For South African women who rush past stores at home that sell the equivalent clothing and steadfastly resist sneaking a peek lest they be tested (and credit cards irreparably destroyed) it’s paradise. 

New Zealand leading from the front

New Zealand politician Marama Davidson, centre, has a mainly thrifted wardrobe. With her are Prime Minister Jacinda Ardern, left, and Governor-General Dame Patsy Reddy. Image: Hagen Hopkins/Getty Images

What makes op shopping a social phenomenon is the relaxed, down-to-earth attitude of New Zealanders who generally seem unimpressed by public displays of status. Witness a local story about MPs from Aotearoa WTMB (Wherever That May Be) who are “notorious for their love of op shopping” and go as far as offering their US counterparts advice on buying second-hand clobber.

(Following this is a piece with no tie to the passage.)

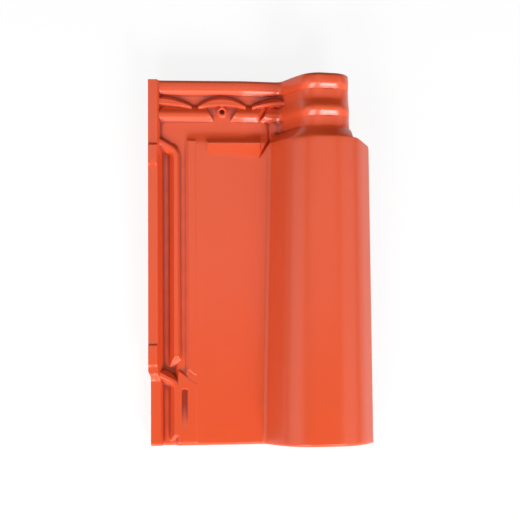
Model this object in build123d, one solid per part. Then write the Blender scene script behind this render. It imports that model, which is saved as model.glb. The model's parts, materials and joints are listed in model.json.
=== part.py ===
from build123d import *
from math import atan2, degrees, hypot, radians, tan
import os

# Clay roof tile with one roll, pressed and fired in one piece. Millimetres.
# While it is shaped, x runs from the side lock on the left to the roll on the right, y from
# the tail up the roof to the head, and z is height above the pan's top face.

# Overall plate
length = 440.0
width = 268.7
wall = 11.0
tail_rounding = 2.5
tail_setback = 2.5

# Side lock: levels and widths from the left edge
rail_height = 6.0
rail_width = 11.5
rail_slope = 6.0
first_floor_depth = 8.0
second_floor_depth = 2.5
rib_centre = 33.3
rib_crest_width = 4.6
rib_rise = 2.0
rib_draft = 32.0
lock_width = 47.5
strip_width = 10.0
strip_rise = 1.0
strip_edge = 0.8
step_run = 2.5

# Places along the side lock, from the tail
rib_tail = 106.0
rib_tip_length = 13.0
strip_tail = 90.0
strip_slant = 8.0
valley_width = 9.5
edge_notch_width = 2.8
edge_notch_length = 82.0
edge_notch_slant = 7.0
rail_end = 86.0
rail_end_slope = 9.0
low_rail_rise = 7.5
corner_rib_head = 89.0
corner_rib_bend = 75.0
corner_rib_tail = 13.0
corner_rib_rise = 1.0
corner_rib_remnant = 2.5
pocket_head = 67.0
pocket_tail = 17.0
pocket_width = 7.0
pocket_depth = 3.0
pocket_side_run = 1.0

# Places along the side lock, from the head
rib_bend_from_head = 86.0
rib_start_from_head = 70.0
strip_from_head = 73.0
bend_radius = 12.0

# Raised pads on the rail
pad_rise = 1.8
pad_length = 27.0
pad_slope = 3.0
tail_pad_start = 94.0
head_pad_from_head = 78.5

# Pan, dished towards the foot of the roll
dish_run = 45.0
dish_depth = 1.5

# Roll: places from the right edge, and the run of its left flank from its foot
roll_width_tail = 130.5
roll_width_head = 121.5
flank_run = 33.0
crest_right = 27.0
crest_height = 47.0
crest_radius = 52.0
foot_radius = 9.0
edge_height = 8.0
edge_radius = 6.0
lip_depth = 1.0
lip_lean = 2.0
lip_width = 7.0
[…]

The article in the November 2020 issue of The Guardian quotes Marama Davidson, co-leader of the Green Party and a government minister as saying:

“I have always loved supporting sustainability and local businesses with what I wear. The vast majority of my wardrobe is second-hand, op-shopped or locally sourced. During the campaign, I had a team of amazing women from my local neighbourhood who scoured op shops to find new clothes for the election trail. It completely transformed my wardrobe.”

The way that New Zealanders brag about their opp shopping wins is evident in remarks by MP Louise Upton, who proclaimed: “I had a colleague the other day say, ‘Oh, I love your jacket, it’s amazing!’. And I said ‘Oh, thanks, I bought it from an op shop’.”

South African politicians take note.